→ **DATA**:
>> BEGIN

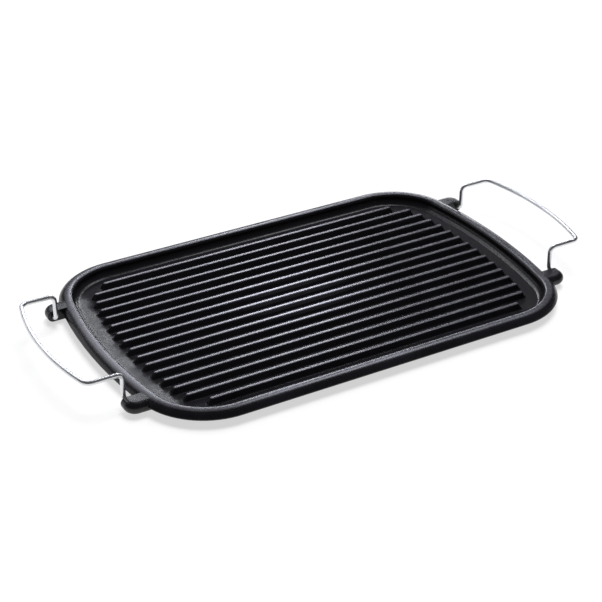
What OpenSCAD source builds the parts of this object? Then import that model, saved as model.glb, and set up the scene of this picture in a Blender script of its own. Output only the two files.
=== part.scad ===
// Cast iron grill pan for a hibachi: a shallow rectangular casting with long ribs,
// a fat channel round them, a rolled rim, and a bent wire handle in two ears at each end.
// X runs along the ribs, Z is up, and the pan stands on Z = 0.

/* [Pan] */
// Length of the pan over its lip, at the middle of the bowed ends
body_l = 410; // [300:5:520]
// Width of the pan over its lip
body_w = 272; // [220:2:340]
// Height from the underside to the crown of the rim
body_h = 14; // [12.5:0.5:22]
// Radius of the rounded corners, on the crown line
corner_r = 54; // [44:1:64]
// Radius of the shallow bow of the short ends, on the crown line
end_bow_r = 473; // [350:1:900]

/* [Rim] */
// How far the lip reaches outside the crown line
lip_out = 8; // [5:0.5:11]
// How far the lip's outermost edge lies below the crown
lip_drop = 5.4; // [4:0.2:6.4]
// Radius that rounds the edge of the lip
lip_edge_r = 1.2; // [0.6:0.1:1.6]
// Width of the flat strip on the crown
crown_flat = 1.4; // [0.6:0.2:3]
// Radius that rounds the crown into the inner wall
crown_in_r = 3; // [1.5:0.5:4]
// Radius of the cove between the inner wall and the channel floor
cove_r = 6; // [4:0.5:7]
// How far the edge of the underside is set in from the crown line
base_inset = 4.5; // [2:0.5:7]

/* [Floor and ribs] */
// Thickness of the floor between the ribs
floor_t = 4; // [3:0.5:6]
// Number of ribs
rib_count = 16; // [10:1:18]
// Distance from one rib to the next
rib_pitch = 13.9; // [10:0.1:14]
// Height of the ribs above the floor
rib_h = 5.6; // [4:0.1:8]
// Width of a rib at the floor
rib_root_w = 7; // [6:0.2:8]
// Width of a rib across its top
rib_top_w = 4; // [3:0.2:5]
// Radius that rounds the edges of a rib's top
rib_edge_r = 1.2; // [0.6:0.1:1.4]
// Radius of the fillet between a rib and the floor
rib_fillet_r = 1.6; // [0.6:0.2:2]
// Channel left free between the crown line and the foot of the ribs' ends
channel_w = 20; // [17:0.5:24]
// How far the ribs' ends lean back from foot to top
rib_end_lean = 3.4; // [1:0.2:5]

/* [Handle wire] */
// Diameter of the round wire
wire_d = 4; // [3:0.2:5]
// Distance between the middles of a handle's two legs
leg_span = 139; // [120:1:145]
// Height of the arms above the pivot line
leg_h = 23; // [18:0.5:32]
// Length of the arms, from the legs to the corners of the grip
arm_l = 30; // [24:0.5:45]
// How far the middle of the grip is bowed out beyond its corners
grip_bow = 10; // [4:0.5:16]
// Radius of the two bends in each leg, at the middle of the wire
leg_bend_r = 5; // [4.5:0.5:7]
// Radius of the corners of the grip, at the middle of the wire
grip_corner_r = 7; // [5:0.5:12]
// Length of wire that stands in each ear's bore
pin_l = 9; // [6:0.5:10.5]

/* [Ears] */
// Distance of the pivot line outside the lip
pivot_out = 2.5; // [1:0.5:8]
// Depth of the pivot line below the crown
pivot_drop = 5.9; // [5.8:0.1:7]
// Radius of the ear's nose round the pivot line
ear_nose_r = 5.2; // [4.8:0.1:5.8]
// Length of an ear along the pivot line
ear_w = 16; // [15:1:24]
// Radius of the ear's outer corner, seen from above
ear_corner_r = 10; // [4:0.5:12]
// Room between a leg's bend and its ear
ear_gap = 0.4; // [0.3:0.1:1]
// Running clearance all round the wire in its bore
bore_clearance = 0.05; // [0.02:0.01:0.1]
// Depth of the bore beyond the end of the wire
bore_end_room = 1.5; // [1:0.5:3]

/* [Hidden] */
$fn = 96;
eps = 0.01;

// Crown line: the top of the rim, seen from above. Its ends are arcs of end_bow_r that
// meet corners of corner_r, which meet straight sides.
crown_x0 = body_l / 2 - lip_out;
crown_y0 = body_w / 2 - lip_out;
bow_cx = crown_x0 - end_bow_r;
corner_cy = crown_y0 - corner_r;
corner_cx = bow_cx + sqrt(pow(end_bow_r - corner_r, 2) - pow(corner_cy, 2));
bow_a = asin(corner_cy / (end_bow_r - corner_r));

// X of the line that lies out mm outside the crown line, at a given Y
function outline_x(y, out) =
    abs(y) <= (end_bow_r + out) * sin(bow_a)
    ? bow_cx + sqrt(pow(end_bow_r + out, 2) - y * y)
    : corner_cx + sqrt(max(0, pow(corner_r + out, 2) - pow(abs(y) - corner_cy, 2)));

// Points on an arc, from angle a0 to angle a1
function arc(cx, cy, r, a0, a1, n) =
    [for (i = [0:n]) let (a = a0 + (a1 - a0) * i / n) [cx + r * cos(a), cy + r * sin(a)]];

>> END

→ **TO DO**: Please print exactly what appears from the first line of the data through the line with "stands on Z = 0.", including both of those lines and nothing past them.

→ **RESPONSE**:
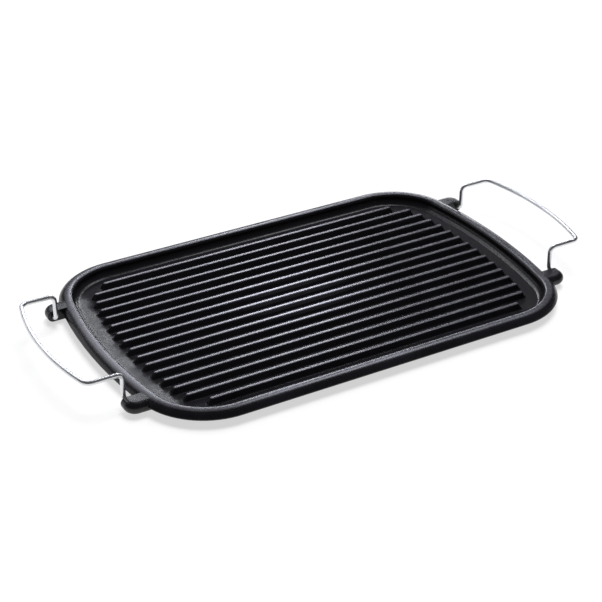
What OpenSCAD source builds the parts of this object? Then import that model, saved as model.glb, and set up the scene of this picture in a Blender script of its own. Output only the two files.
=== part.scad ===
// Cast iron grill pan for a hibachi: a shallow rectangular casting with long ribs,
// a fat channel round them, a rolled rim, and a bent wire handle in two ears at each end.
// X runs along the ribs, Z is up, and the pan stands on Z = 0.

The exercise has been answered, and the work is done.